Transportation

Madrid's Public Transit, Brought to You by Megacorporations

A new sponsorship deal with retail giant Carrefour is just the latest move in renting out the city's Metro brand—and public space.
Anton_Ivanov / Shutterstock.com

For rent: one subway system. That seems to be the approach of Madrid Metro, which is taking public transit advertising to unprecedented levels. Until the end of October, users of Madrid Metro’s map app (downloaded 1.2 million times so far) will find their plan peppered with the logo of a supermarket chain. Thanks to a deal with French retail giant Carrefour—continental Europe’s answer to Walmart—logos of the megachain will appear wherever there’s one near a Metro station. The idea is to channel passengers in need of groceries straight off of trains and into nearby markets. There are over 100 stores on the map, making Madrid’s Metro map app look like it’s broken out with a serious case of Carrefour acne.
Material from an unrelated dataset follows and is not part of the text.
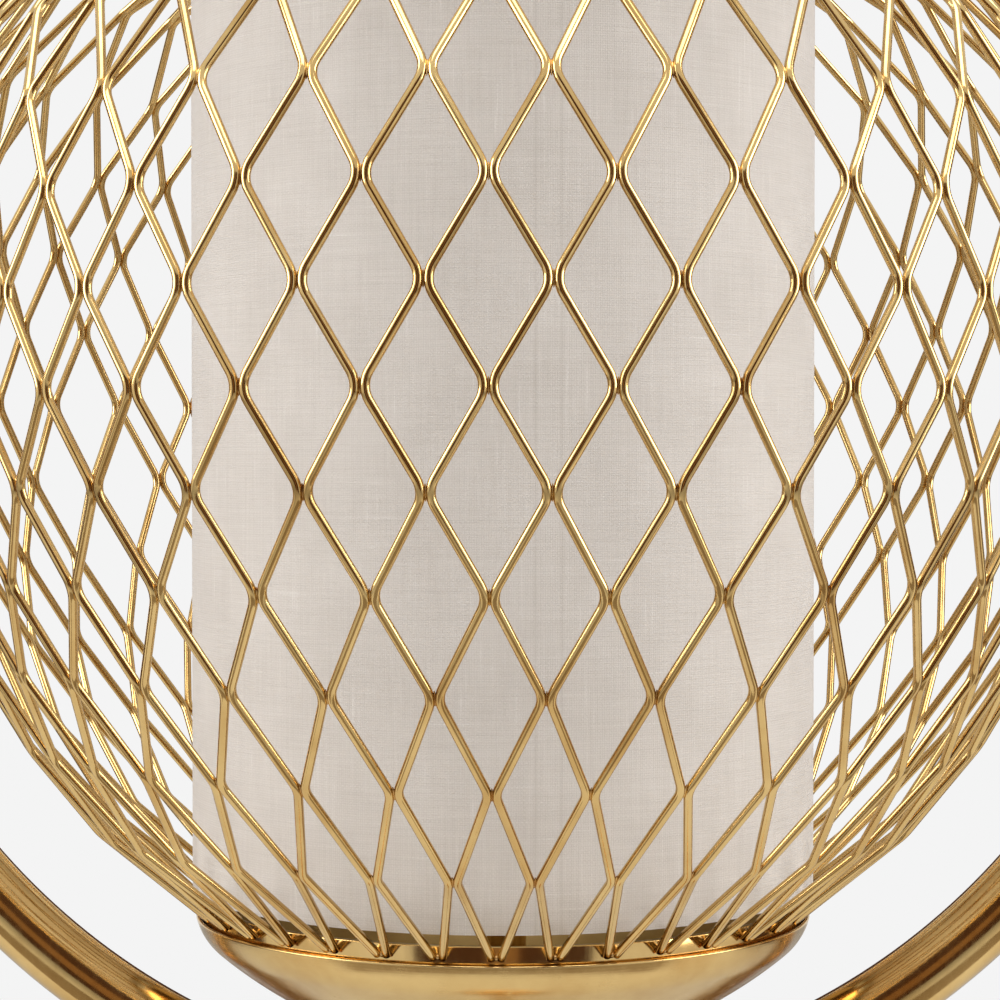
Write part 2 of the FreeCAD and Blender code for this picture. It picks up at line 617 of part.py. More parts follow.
def tube_with_ends(name, foot, top):
    """Make a pole tube whose two ends are thickened to take studs."""
    return turned(name, [
        ("stud_hole", foot), ("pole_radius", foot), ("pole_radius", top), ("stud_hole", top),
        ("stud_hole", f"{top} - plug_length"), ("pole_bore", f"{top} - plug_length"),
        ("pole_bore", f"{foot} + plug_length"), ("stud_hole", f"{foot} + plug_length")])


def make_pole():
    """Make the two pole tubes and what joins them."""
    node(tube_with_ends("pole_lower", "pole_foot", "pole_joint"), "pole_lower")
    node(tube_with_ends("pole_upper", "ring_top", "pole_top"), "pole_upper")
    node(ring("joint_stud", "stud_bore", "stud_radius", "pole_joint - stud_grip", "ring_top + stud_grip"),
         "joint_stud")
    joint = turned("joint_ring", [
        ("stud_hole", "pole_joint"),
        ("pole_radius", "pole_joint"),
        ("joint_ring_radius", "pole_joint + joint_ring_height / 4"),
        ("joint_ring_radius", "ring_top - joint_ring_height / 4"),
        ("pole_radius", "ring_top"),
        ("stud_hole", "ring_top")])
    node(joint, "joint_ring")


def make_hoop():
    """Make the hoop, the saddle under it, its crush tube and the neck on it."""
    bore = rod("hoop_bore", "sheet_hole", "hoop_tube * 2", z="hoop_low - hoop_tube / 2")
    outside = hoop_torus("hoop_outside", "hoop_tube / 2")
    inside = hoop_torus("hoop_inside", "hoop_tube / 2 - hoop_wall")
    node(cut("hoop", outside, inside, bore), "hoop")

    saddle_seat = hoop_torus("saddle_seat", "hoop_tube / 2 + seat_gap")
    saddle = turned("hoop_saddle_blank", [
        ("stem_hole", "pole_top - stud_grip"),
        ("stud_radius", "pole_top - stud_grip"),
        ("stud_radius", "pole_top"),
        ("pole_radius", "pole_top"),
        ("pole_radius", "pole_top + saddle_height / 4"),
        ("saddle_radius", "pole_top + saddle_height / 2"),
        ("saddle_radius", "hoop_low + saddle_wrap"),
        ("stem_hole", "hoop_low + saddle_wrap")])
    node(cut("hoop_saddle", saddle, saddle_seat), "hoop_saddle")

    spacer_blank = ring("hoop_spacer_blank", "stem_hole", "spacer_radius", "hoop_low", "hoop_seat")
    spacer_room = hoop_torus("spacer_room", "hoop_tube / 2 - hoop_wall - seat_gap")
    spacer = doc.addObject("Part::Common", "hoop_spacer")
    spacer.Base = spacer_blank
    spacer.Tool = spacer_room
    node(spacer, "hoop_spacer")

    neck = turned("dish_neck_blank", [
        ("stem_hole", "hoop_seat - saddle_wrap"),
        ("neck_radius", "hoop_seat - saddle_wrap"),
        ("neck_radius", "hoop_seat + neck_height / 3"),
        ("neck_flare", "dish_bottom"),
        ("neck_flare", "dish_bottom + saddle_wrap"),
        ("stem_hole", "dish_bottom + saddle_wrap")])
    neck_seat = hoop_torus("neck_seat", "hoop_tube / 2 + seat_gap")
    dish_seat = doc.addObject("Part::Sphere", "dish_seat")
    bind(dish_seat, Radius="dish_arc + seat_gap")
    put(dish_seat, z="arc_level")
    node(cut("dish_neck", neck, neck_seat, dish_seat), "dish_neck")

    node(ring("head_stem", "stem_bore", "stem_radius", "pole_top - stem_grip", "holder_foot + stem_top"),
         "head_stem")


# ---------------------------------------------------------------- cage and dish

def make_dish():
    """Make the spun dish and the washer, nut and riser in it."""
    dish = turned("dish", [
        ("sheet_hole", "arc_level - sqrt(dish_arc ^ 2 - sheet_hole ^ 2)", "dish_arc", -1),
        ("corner_side * blend_share", "arc_level - corner_fall * blend_share", "corner_arc", -1),
        ("lip_reach", "lip_level"),
        ("lip_inside", "lip_level", "inner_corner", 1),
        ("corner_side * inner_share", "arc_level - corner_fall * inner_share", "inner_arc", 1),
        ("sheet_hole", "arc_level - sqrt(inner_arc ^ 2 - sheet_hole ^ 2)")])
    node(dish, "dish")
    node(ring("dish_washer", "stem_hole", "dish_washer_radius", "washer_seat", "dish_nut_seat"),
         "dish_washer")
    node(hexagon_nut("dish_nut", "dish_nut_radius", "dish_nut_height", "stem_hole", "dish_nut_seat"),
         "dish_nut")
    node(ring("holder_riser", "stem_hole", "riser_radius", "riser_foot", "holder_foot"), "holder_riser")


def cage_girth(height):
    """Return the radius of the wires' middle line at a height over the cage's middle level."""
    climb = height - size("widest_rise")
    power = size("crown_fullness") if climb > 0 else 2.0
    reach = size("crown_reach") if climb > 0 else size("bowl_reach")
    return size("cage_radius") * (1 - (abs(climb) / reach) ** power) ** (1 / power)


def wire_corners(strip):
    """Return the corners of the zigzag wire that fills one strip between two meridians."""
    equator = size("equator")
    below = int(size("row_count_below"))
    steps = below + int(size("row_count_above"))
    pitch = size("row_pitch")
    bend = size("bend_radius")
    heights = [(level - below) * pitch for level in range(steps + 1)]
    heights.append(size("mouth_level") - equator)
    half_pitch = math.pi / size("node_columns")
    turn = math.radians(size("lattice_angle"))
    reach = size("wire_radius + touch_gap / 2")

    def place(level, pull):
        """Return the wire's corner on a level, drawn towards the joint by pull."""
        around = cage_girth(heights[level])
        left = (level - below - strip) % 2 == 0
        inset = (reach - pull) / around
        angle = turn + half_pitch * (strip + (0 if left else 1)) + (inset if left else -inset)
        return FreeCAD.Vector(around * math.sin(angle), -around * math.cos(angle),
                              equator + heights[level])

    # a rounded bend stays short of its corner, so the corners go further out by as much
    levels = range(len(heights))
    pulls = [0.0 for _ in levels]
    for _ in range(4):
        spots = [place(level, pulls[level]) for level in levels]
        for level in levels[1:-1]:
            back = (spots[level - 1] - spots[level]).normalize()
            ahead = (spots[level + 1] - spots[level]).normalize()
            half = (math.pi - back.getAngle(ahead)) / 2
            pulls[level] = bend * (1 / math.cos(half) - 1)
    return [place(level, pulls[level]) for level in levels]


def make_cage(groups=12):
    """Make the zigzag wires, in groups that lie side by side, and the bands at both ends."""
    masters = [swept(rounded_path(wire_corners(strip), size("bend_radius")), size("wire_radius"))
               for strip in (0, 1)]
    columns = int(size("node_columns"))
    middle = FreeCAD.Vector(0, 0, 0)
    upright = FreeCAD.Vector(0, 0, 1)
    for group in range(groups):
        wires = []
        for column in range(group * columns // groups, (group + 1) * columns // groups):
            for master in masters:
                wire = master.copy()
                wire.rotate(middle, upright, 360.0 * column / columns)
                wires.append(wire)
        cluster = doc.addObject("Part::Feature", f"cage_wires_{group + 1:02d}")
        cluster.Shape = Part.makeCompound(wires)
        node(cluster, f"cage_wires_{group + 1:02d}")
    node(ring("cage_foot_band", "foot_band - band_wall", "foot_band", "band_seat",
              "foot_level + band_rise"), "cage_foot_band")
    node(ring("cage_mouth_band", "mouth_inside", "mouth_band", "mouth_level - band_rise",
              "mouth_level + mouth_rise"), "cage_mouth_band")


# ---------------------------------------------------------------- shade

def make_shade():
    """Make the linen drum, its liner, its hem rings and the spider that carries it."""
    node(ring("shade_linen", "shade_inside", "shade_radius", "shade_bottom", "shade_top"), "shade_linen")
    node(ring("shade_liner", "liner_inside", "liner_radius", "shade_bottom", "shade_top"), "shade_liner")
    node(lying_torus("hem_ring_low", "hem_radius", "hem_wire / 2", "hem_low"), "hem_ring_low")
    node(lying_torus("hem_ring_high", "hem_radius", "hem_wire / 2", "hem_high"), "hem_ring_high")

    spider = ring("shade_spider", "clamp_bore", "clamp_ring_radius", "spider_foot", "spider_top")
    arm_outline = sketch_on(spider, "XZ_Plane", "arm_outline", [
        ("clamp_ring_radius - arm_width", "spider_foot"),
        ("clamp_ring_radius + glue_gap", "spider_foot"),
        ("hem_radius - hem_wire / 2 - glue_gap", "hem_low - arm_width / 2"),
        ("hem_radius - hem_wire / 2 - glue_gap", "hem_low + arm_width / 2"),
        ("clamp_ring_radius + arm_width", "spider_top"),
        ("clamp_ring_radius - arm_width", "spider_top")])
    arm = spider.newObject("PartDesign::Pad", "spider_arm")
    arm.Profile = arm_outline
    arm.Midplane = True
    bind(arm, Length="arm_width")
    doc.recompute()
    arms = spider.newObject("PartDesign::PolarPattern", "spider_arms")
    arms.Originals = [arm]
    arms.Axis = (arm_outline, ["V_Axis"])
    arms.Angle = 360.0
    bind(arms, Occurrences="arm_count")
    spider.Tip = arms
    node(spider, "shade_spider")
    for name, foot in (("clamp_ring_low", "clamp_foot"), ("clamp_ring_high", "spider_top")):
        node(ring(name, "clamp_bore", "clamp_ring_radius", foot, f"{foot} + clamp_ring_height"), name)


# ---------------------------------------------------------------- lampholder, bulb and lead

def make_holder():
    """Make the lampholder on top of the riser."""
    cap = turned("holder_cap", [
        ("stem_hole", "holder_foot"),
        ("holder_radius", "holder_foot"),
        ("holder_radius", "cap_rim"),
        ("cap_inside", "cap_rim"),
        ("cap_inside", "cap_floor"),
        ("stem_hole", "cap_floor")])
    node(cap, "holder_cap")
    insert = turned("holder_insert", [
        ("0", "insert_foot"), ("spigot_radius", "insert_foot"),
        ("spigot_radius", "insert_top"), ("0", "insert_top")])
    node(insert, "holder_insert")
    shell = turned("holder_shell", [
        ("shell_bore", "insert_top"),
        ("spigot_radius", "insert_top"),
        ("spigot_radius", "cap_rim"),
        ("holder_radius", "cap_rim"),
        ("holder_radius", "shell_top"),
        ("shell_bore", "shell_top")])
    node(shell, "holder_shell")
    node(ring("holder_sleeve", "sleeve_bore", "sleeve_radius", "insert_top", "insert_top + sleeve_height"),
         "holder_sleeve")
    contact = turned("holder_contact", [
        ("0", "insert_top"), ("contact_radius", "insert_top"),
        ("contact_radius", "insert_top + contact_height"), ("0", "insert_top + contact_height")])
    node(contact, "holder_contact")


def make_bulb():
    """Make the bulb that screws into the lampholder."""
    tip = turned("bulb_tip", [
        ("0", "bulb_foot"), ("tip_radius", "bulb_foot"),
        ("tip_shoulder", "screw_foot"), ("0", "screw_foot")])
    node(tip, "bulb_tip")
    cap = turned("bulb_cap", [
        ("0", "screw_foot"),
        ("screw_radius", "screw_foot"),
        ("screw_radius", "screw_top"),
        ("screw_bore", "screw_top"),
        ("screw_bore", "screw_foot + cap_wall"),
        ("0", "screw_foot + cap_wall")])
    node(cap, "bulb_cap")
    post = turned("bulb_post", [
        ("0", "screw_foot + cap_wall"), ("post_radius", "screw_foot + cap_wall"),
        ("post_radius", "screw_foot + post_height"), ("0", "screw_foot + post_height")])
    node(post, "bulb_post")
    glass = turned("bulb_glass", [
        ("glass_neck - glass_wall", "glass_foot"),
        ("glass_neck", "glass_foot"),
        ("glass_neck", "screw_top"),
        ("bulb_shoulder", "shoulder_level", "bulb_radius", -1),
        ("0", "bulb_top"),
        ("0", "bulb_top - glass_wall", "globe_inside", 1),
        ("inner_shoulder", "inner_level"),
        ("glass_neck - glass_wall", "screw_top")])
    node(glass, "bulb_glass")


def make_lead():
    """Make the lead from the foot switch through the pole to the lampholder."""
    low = size("lead_level")
    start = size("housing_radius - switch_offset + lead_seat")
    end = size("insert_foot - lead_seat")
    corners = [FreeCAD.Vector(0, start, low), FreeCAD.Vector(0, 0, low), FreeCAD.Vector(0, 0, end)]
    lead = doc.addObject("Part::Feature", "inner_lead")
    lead.Shape = swept(rounded_path(corners, size("lead_bend")), size("lead_size / 2"))
    node(lead, "inner_lead")


make_base()
make_switch()
make_pole()
make_hoop()
make_dish()
make_cage()
make_shade()
make_holder()
make_bulb()
make_lead()
doc.recompute()

# ---------------------------------------------------------------- checks and files

for thing in doc.Objects:
    if "Invalid" in thing.State or "Error" in thing.State:
        raise RuntimeError(f"{thing.Label} could not be made: {thing.State}")
for label, thing in nodes.items():
    if thing.Shape.isNull() or not thing.Shape.isValid() or not thing.Shape.Solids:
        raise RuntimeError(f"{label} has no valid solid")

os.makedirs("parts", exist_ok=True)
for label, thing in nodes.items():
    thing.Shape.exportStep(f"parts/{label}.step")
    print(f"{label}: {len(thing.Shape.Solids)} solids, {thing.Shape.Volume:.1f} cubic mm")
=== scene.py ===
import logging
import math
from collections.abc import Iterable, Sequence
from dataclasses import dataclass, field
from enum import Enum
from functools import cached_property

import bmesh
import bpy
from mathutils import Matrix, Vector


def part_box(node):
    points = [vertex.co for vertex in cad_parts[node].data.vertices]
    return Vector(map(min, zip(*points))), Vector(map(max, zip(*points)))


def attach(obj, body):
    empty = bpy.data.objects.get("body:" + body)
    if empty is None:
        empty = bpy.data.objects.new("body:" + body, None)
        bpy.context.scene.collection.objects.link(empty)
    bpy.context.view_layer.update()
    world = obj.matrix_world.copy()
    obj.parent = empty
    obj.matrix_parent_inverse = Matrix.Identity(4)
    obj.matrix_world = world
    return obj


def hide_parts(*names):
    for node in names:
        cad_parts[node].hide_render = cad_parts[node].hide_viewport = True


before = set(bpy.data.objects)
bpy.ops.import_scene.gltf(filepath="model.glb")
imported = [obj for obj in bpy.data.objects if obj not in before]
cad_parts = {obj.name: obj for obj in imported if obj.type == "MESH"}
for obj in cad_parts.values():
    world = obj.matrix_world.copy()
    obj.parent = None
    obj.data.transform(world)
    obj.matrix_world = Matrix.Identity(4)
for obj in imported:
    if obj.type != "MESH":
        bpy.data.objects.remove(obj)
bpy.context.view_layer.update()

# Wire cage floor lamp. Metres, +Z up, origin on the floor under the middle of the base.
# The front is -Y, and an azimuth counts from the front towards +X.

UP = Vector((0.0, 0.0, 1.0))
FULL_TURN = 2.0 * math.pi
MERGE = 1e-6
FINE_EASE, EASE, WIDE_EASE = 0.0002, 0.0003, 0.0004

log = logging.getLogger("floor_lamp")

Colour = tuple[float, float, float]
Corner = tuple[float, float]


def srgb(red: float, green: float, blue: float) -> Colour:
    """Turn display values into a linear colour.

    Args:
        red: Display value from 0 to 255.
        green: Display value from 0 to 255.
        blue: Display value from 0 to 255.

    Returns:
        The linear colour that a shader takes.
    """

    def linear(value: float) -> float:
        """Undo the display curve of one channel."""
        share = value / 255.0
        return share / 12.92 if share <= 0.04045 else ((share + 0.055) / 1.055) ** 2.4

    return linear(red), linear(green), linear(blue)


# ---------------------------------------------------------------- shader graphs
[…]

For Madrid’s Metro, this is just the icing on the cake. As things stand already, the network is among the world’s most advertising-saturated. Last summer, the station beneath Puerta del Sol, Madrid’s Times Square, was rechristened Vodafone Sol in a deal with the British mobile-phone company of the same name. (This followed a period when the station’s signs were altered in honor of a Samsung phone to read “Estacion Sol Galaxy Note.") The entire subway line on which Sol lies had also been renamed Line 2 Vodafone for a time. The cost to Vodafone of changing names on all maps and signs for a three-year period: a reasonable-sounding €3 million ($3.8 million).